━━━ Records ━━━

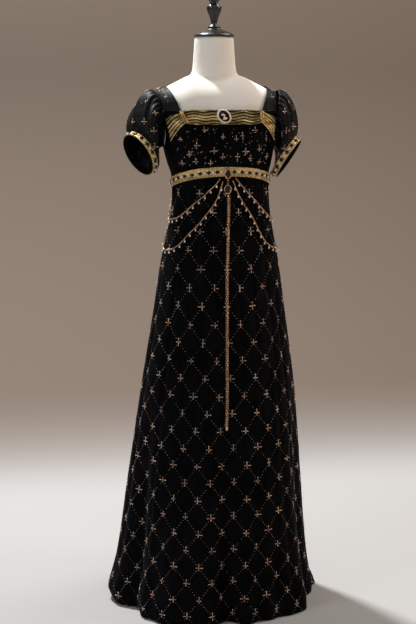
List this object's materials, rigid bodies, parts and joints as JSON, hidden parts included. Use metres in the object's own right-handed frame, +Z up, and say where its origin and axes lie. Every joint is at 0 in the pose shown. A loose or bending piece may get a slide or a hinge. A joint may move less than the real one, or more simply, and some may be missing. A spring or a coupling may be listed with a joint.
{
  "type": "regency gown on a dress form",
  "caption": "Empire-waist velvet gown with puff sleeves, gold sash, jewelled belt and bead chains on a limbless dress form that stands on a round base.",
  "frame": {"origin": "centre of the stand's underside on the floor, on the axis of the form's pole and neck", "axes": "+Z up; the gown's front faces -Y; +X is the wearer's left"},
  "size_m": [0.5946, 0.5767, 1.661],
  "materials": {
    "velvet": "black pile, matt with a cool sheen",
    "lame": "pleated gold lame",
    "jewelled_trim": "gold braid with stones and pearls",
    "gold": "polished gold plate",
    "jet": "polished black",
    "relief": "carved pale pink shell",
    "bead_chain": "copper and gold beads",
    "form_cloth": "off-white jersey",
    "black_lacquer": "black satin",
    "stand_metal": "brushed"
  },
  "bodies": {
    "root": {"skirt_front": "velvet", "skirt_side_front_left": "velvet", "skirt_side_back_left": "velvet", "skirt_back": "velvet", "skirt_side_back_right": "velvet", "skirt_side_front_right": "velvet", "bodice_front": "velvet", "bodice_side_left": "velvet", "bodice_side_right": "velvet", "bodice_back_left": "velvet", "bodice_back_right": "velvet", "strap_left": "velvet", "strap_right": "velvet", "sleeve_left": "velvet", "sleeve_right": "velvet", "sash_front": "lame", "sash_wing_left": "lame", "sash_wing_right": "lame", "belt_front": "jewelled_trim", "belt_back": "jewelled_trim", "cuff_trim_left": "jewelled_trim", "cuff_trim_right": "jewelled_trim", "clasp_left": "gold", "clasp_right": "gold", "cameo_frame": "gold", "brooch_frame": "gold", "drop_link": "gold", "drop_ring": "gold", "cameo_stone": "jet", "brooch_stone": "jet", "drop_stone": "jet", "cameo_relief": "relief", "swag_upper_right": "bead_chain", "swag_lower_right": "bead_chain", "swag_upper_left": "bead_chain", "swag_lower_left": "bead_chain", "chain_tail": "bead_chain", "form_body": "form_cloth", "form_cap": "black_lacquer", "form_finial": "black_lacquer", "form_pole": "stand_metal", "form_base": "stand_metal"}
  },
  "joints": []
}
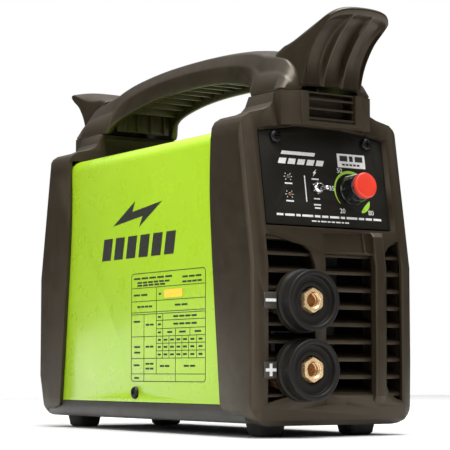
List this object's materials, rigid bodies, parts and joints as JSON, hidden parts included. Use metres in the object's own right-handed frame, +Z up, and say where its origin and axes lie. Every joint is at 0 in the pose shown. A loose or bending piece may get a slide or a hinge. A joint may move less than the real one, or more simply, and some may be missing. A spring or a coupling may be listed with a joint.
{
  "type": "stick welding inverter",
  "caption": "Portable stick welding inverter: green sheet cover between dark moulded end bezels, carry handle with two cable horns, tilted control panel, louvred front with two welding sockets.",
  "frame": {"origin": "on the floor, under the middle of the machine", "axes": "+Z up, -Y towards the control panel and sockets, +X to the right of a person facing the control panel"},
  "size_m": [0.13, 0.3753, 0.279],
  "materials": {
    "casing_plastic": "fine spark-eroded texture, satin",
    "green_paint": "smooth gloss powder coat",
    "black_sheet": "satin black powder coat",
    "panel_black": "satin printed overlay",
    "foot_rubber": "matte moulded rubber",
    "black_steel": "black oxide",
    "knob_black": "gloss",
    "knob_red": "satin gloss",
    "zinc_steel": "zinc plated",
    "chrome_plate": "bright nickel plate",
    "green_lens": "clear lens, unlit",
    "amber_lens": "clear lens, unlit",
    "brass_contact": "turned brass",
    "copper": "bare and enamelled copper",
    "fan_plastic": "satin black glass-filled nylon",
    "circuit_board": "green solder mask",
    "heat_sink_aluminium": "extruded, clear anodised",
    "epoxy_black": "moulded epoxy",
    "capacitor_sleeve": "shrink sleeve",
    "ferrite": "ground ferrite",
    "winding_tape": "polyester tape over windings"
  },
  "bodies": {
    "case": {"front_bezel": "casing_plastic", "rear_bezel": "casing_plastic", "front_louvres": "casing_plastic", "neck_louvres_front": "casing_plastic", "neck_louvres_rear": "casing_plastic", "handle": "casing_plastic", "cable_horn_front": "casing_plastic", "cable_horn_rear": "casing_plastic", "socket_minus": "casing_plastic", "socket_plus": "casing_plastic", "socket_nut_minus": "casing_plastic", "socket_nut_plus": "casing_plastic", "cover": "green_paint", "base_tray": "black_sheet", "polarity_tile_minus": "black_sheet", "polarity_tile_plus": "black_sheet", "control_panel": "panel_black", "foot_front_left": "foot_rubber", "foot_front_right": "foot_rubber", "foot_rear_left": "foot_rubber", "foot_rear_right": "foot_rubber", "cover_screw_left": "black_steel", "cover_screw_right": "black_steel", "panel_screw_left": "black_steel", "panel_screw_right": "black_steel", "rocker_housing": "knob_black", "cord_gland": "knob_black", "gland_nut": "knob_black", "potentiometer": "zinc_steel", "potentiometer_nut": "zinc_steel", "toggle_body": "chrome_plate", "toggle_nut": "chrome_plate", "power_lamp": "green_lens", "alarm_lamp": "amber_lens", "contact_minus": "brass_contact", "contact_plus": "brass_contact", "bus_bar_minus": "copper", "bus_bar_plus": "copper", "output_choke": "copper", "fan_frame": "fan_plastic", "fan_guard": "fan_plastic", "control_board": "circuit_board", "main_board": "circuit_board", "heat_sink_primary": "heat_sink_aluminium", "heat_sink_secondary": "heat_sink_aluminium", "switch_transistor": "epoxy_black", "output_diode": "epoxy_black", "bridge_rectifier": "epoxy_black", "ribbon_cable": "epoxy_black", "capacitor_front": "capacitor_sleeve", "capacitor_rear": "capacitor_sleeve", "transformer_core": "ferrite", "transformer_winding": "winding_tape"},
    "knob": {"knob_body": "knob_black", "knob_cap": "knob_red", "knob_shaft": "zinc_steel"},
    "toggle": {"toggle_lever": "chrome_plate"},
    "rocker": {"power_rocker": "knob_black"},
    "fan": {"fan_rotor": "fan_plastic"}
  },
  "joints": [
    {"name": "current_knob_turn", "type": "hinge", "parent": "case", "child": "knob", "pos_m": [0.0208, -0.14362, 0.1635], "axis": [0, 0.9877, -0.1564], "range_deg": [-120, 160]},
    {"name": "mode_toggle_flip", "type": "hinge", "parent": "case", "child": "toggle", "pos_m": [-0.0079, -0.14507, 0.16393], "axis": [-1, 0, 0], "range_deg": [0, 24]},
    {"name": "power_rocker_tilt", "type": "hinge", "parent": "case", "child": "rocker", "pos_m": [-0.02, 0.14681, 0.15655], "axis": [1, 0, 0], "range_deg": [0, 20]},
    {"name": "fan_spin", "type": "hinge", "parent": "case", "child": "fan", "pos_m": [0, 0.137, 0.074], "axis": [0, 1, 0], "continuous": true}
  ]
}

━━━

- _Written problem_
Reproduce the listing above verbatim, from first line to last.

- _Answer in full_
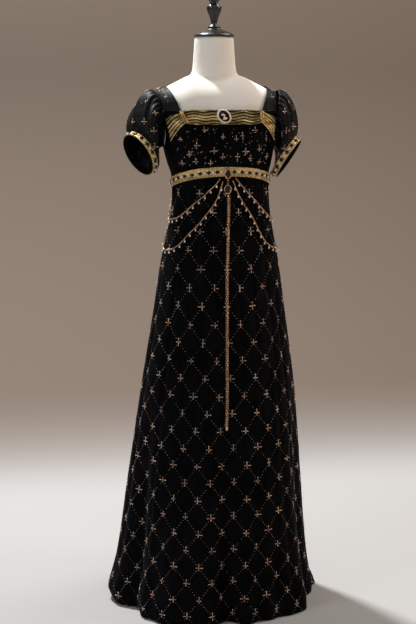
List this object's materials, rigid bodies, parts and joints as JSON, hidden parts included. Use metres in the object's own right-handed frame, +Z up, and say where its origin and axes lie. Every joint is at 0 in the pose shown. A loose or bending piece may get a slide or a hinge. A joint may move less than the real one, or more simply, and some may be missing. A spring or a coupling may be listed with a joint.
{
  "type": "regency gown on a dress form",
  "caption": "Empire-waist velvet gown with puff sleeves, gold sash, jewelled belt and bead chains on a limbless dress form that stands on a round base.",
  "frame": {"origin": "centre of the stand's underside on the floor, on the axis of the form's pole and neck", "axes": "+Z up; the gown's front faces -Y; +X is the wearer's left"},
  "size_m": [0.5946, 0.5767, 1.661],
  "materials": {
    "velvet": "black pile, matt with a cool sheen",
    "lame": "pleated gold lame",
    "jewelled_trim": "gold braid with stones and pearls",
    "gold": "polished gold plate",
    "jet": "polished black",
    "relief": "carved pale pink shell",
    "bead_chain": "copper and gold beads",
    "form_cloth": "off-white jersey",
    "black_lacquer": "black satin",
    "stand_metal": "brushed"
  },
  "bodies": {
    "root": {"skirt_front": "velvet", "skirt_side_front_left": "velvet", "skirt_side_back_left": "velvet", "skirt_back": "velvet", "skirt_side_back_right": "velvet", "skirt_side_front_right": "velvet", "bodice_front": "velvet", "bodice_side_left": "velvet", "bodice_side_right": "velvet", "bodice_back_left": "velvet", "bodice_back_right": "velvet", "strap_left": "velvet", "strap_right": "velvet", "sleeve_left": "velvet", "sleeve_right": "velvet", "sash_front": "lame", "sash_wing_left": "lame", "sash_wing_right": "lame", "belt_front": "jewelled_trim", "belt_back": "jewelled_trim", "cuff_trim_left": "jewelled_trim", "cuff_trim_right": "jewelled_trim", "clasp_left": "gold", "clasp_right": "gold", "cameo_frame": "gold", "brooch_frame": "gold", "drop_link": "gold", "drop_ring": "gold", "cameo_stone": "jet", "brooch_stone": "jet", "drop_stone": "jet", "cameo_relief": "relief", "swag_upper_right": "bead_chain", "swag_lower_right": "bead_chain", "swag_upper_left": "bead_chain", "swag_lower_left": "bead_chain", "chain_tail": "bead_chain", "form_body": "form_cloth", "form_cap": "black_lacquer", "form_finial": "black_lacquer", "form_pole": "stand_metal", "form_base": "stand_metal"}
  },
  "joints": []
}
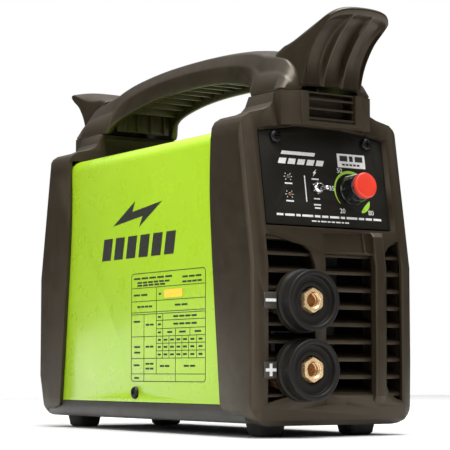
List this object's materials, rigid bodies, parts and joints as JSON, hidden parts included. Use metres in the object's own right-handed frame, +Z up, and say where its origin and axes lie. Every joint is at 0 in the pose shown. A loose or bending piece may get a slide or a hinge. A joint may move less than the real one, or more simply, and some may be missing. A spring or a coupling may be listed with a joint.
{
  "type": "stick welding inverter",
  "caption": "Portable stick welding inverter: green sheet cover between dark moulded end bezels, carry handle with two cable horns, tilted control panel, louvred front with two welding sockets.",
  "frame": {"origin": "on the floor, under the middle of the machine", "axes": "+Z up, -Y towards the control panel and sockets, +X to the right of a person facing the control panel"},
  "size_m": [0.13, 0.3753, 0.279],
  "materials": {
    "casing_plastic": "fine spark-eroded texture, satin",
    "green_paint": "smooth gloss powder coat",
    "black_sheet": "satin black powder coat",
    "panel_black": "satin printed overlay",
    "foot_rubber": "matte moulded rubber",
    "black_steel": "black oxide",
    "knob_black": "gloss",
    "knob_red": "satin gloss",
    "zinc_steel": "zinc plated",
    "chrome_plate": "bright nickel plate",
    "green_lens": "clear lens, unlit",
    "amber_lens": "clear lens, unlit",
    "brass_contact": "turned brass",
    "copper": "bare and enamelled copper",
    "fan_plastic": "satin black glass-filled nylon",
    "circuit_board": "green solder mask",
    "heat_sink_aluminium": "extruded, clear anodised",
    "epoxy_black": "moulded epoxy",
    "capacitor_sleeve": "shrink sleeve",
    "ferrite": "ground ferrite",
    "winding_tape": "polyester tape over windings"
  },
  "bodies": {
    "case": {"front_bezel": "casing_plastic", "rear_bezel": "casing_plastic", "front_louvres": "casing_plastic", "neck_louvres_front": "casing_plastic", "neck_louvres_rear": "casing_plastic", "handle": "casing_plastic", "cable_horn_front": "casing_plastic", "cable_horn_rear": "casing_plastic", "socket_minus": "casing_plastic", "socket_plus": "casing_plastic", "socket_nut_minus": "casing_plastic", "socket_nut_plus": "casing_plastic", "cover": "green_paint", "base_tray": "black_sheet", "polarity_tile_minus": "black_sheet", "polarity_tile_plus": "black_sheet", "control_panel": "panel_black", "foot_front_left": "foot_rubber", "foot_front_right": "foot_rubber", "foot_rear_left": "foot_rubber", "foot_rear_right": "foot_rubber", "cover_screw_left": "black_steel", "cover_screw_right": "black_steel", "panel_screw_left": "black_steel", "panel_screw_right": "black_steel", "rocker_housing": "knob_black", "cord_gland": "knob_black", "gland_nut": "knob_black", "potentiometer": "zinc_steel", "potentiometer_nut": "zinc_steel", "toggle_body": "chrome_plate", "toggle_nut": "chrome_plate", "power_lamp": "green_lens", "alarm_lamp": "amber_lens", "contact_minus": "brass_contact", "contact_plus": "brass_contact", "bus_bar_minus": "copper", "bus_bar_plus": "copper", "output_choke": "copper", "fan_frame": "fan_plastic", "fan_guard": "fan_plastic", "control_board": "circuit_board", "main_board": "circuit_board", "heat_sink_primary": "heat_sink_aluminium", "heat_sink_secondary": "heat_sink_aluminium", "switch_transistor": "epoxy_black", "output_diode": "epoxy_black", "bridge_rectifier": "epoxy_black", "ribbon_cable": "epoxy_black", "capacitor_front": "capacitor_sleeve", "capacitor_rear": "capacitor_sleeve", "transformer_core": "ferrite", "transformer_winding": "winding_tape"},
    "knob": {"knob_body": "knob_black", "knob_cap": "knob_red", "knob_shaft": "zinc_steel"},
    "toggle": {"toggle_lever": "chrome_plate"},
    "rocker": {"power_rocker": "knob_black"},
    "fan": {"fan_rotor": "fan_plastic"}
  },
  "joints": [
    {"name": "current_knob_turn", "type": "hinge", "parent": "case", "child": "knob", "pos_m": [0.0208, -0.14362, 0.1635], "axis": [0, 0.9877, -0.1564], "range_deg": [-120, 160]},
    {"name": "mode_toggle_flip", "type": "hinge", "parent": "case", "child": "toggle", "pos_m": [-0.0079, -0.14507, 0.16393], "axis": [-1, 0, 0], "range_deg": [0, 24]},
    {"name": "power_rocker_tilt", "type": "hinge", "parent": "case", "child": "rocker", "pos_m": [-0.02, 0.14681, 0.15655], "axis": [1, 0, 0], "range_deg": [0, 20]},
    {"name": "fan_spin", "type": "hinge", "parent": "case", "child": "fan", "pos_m": [0, 0.137, 0.074], "axis": [0, 1, 0], "continuous": true}
  ]
}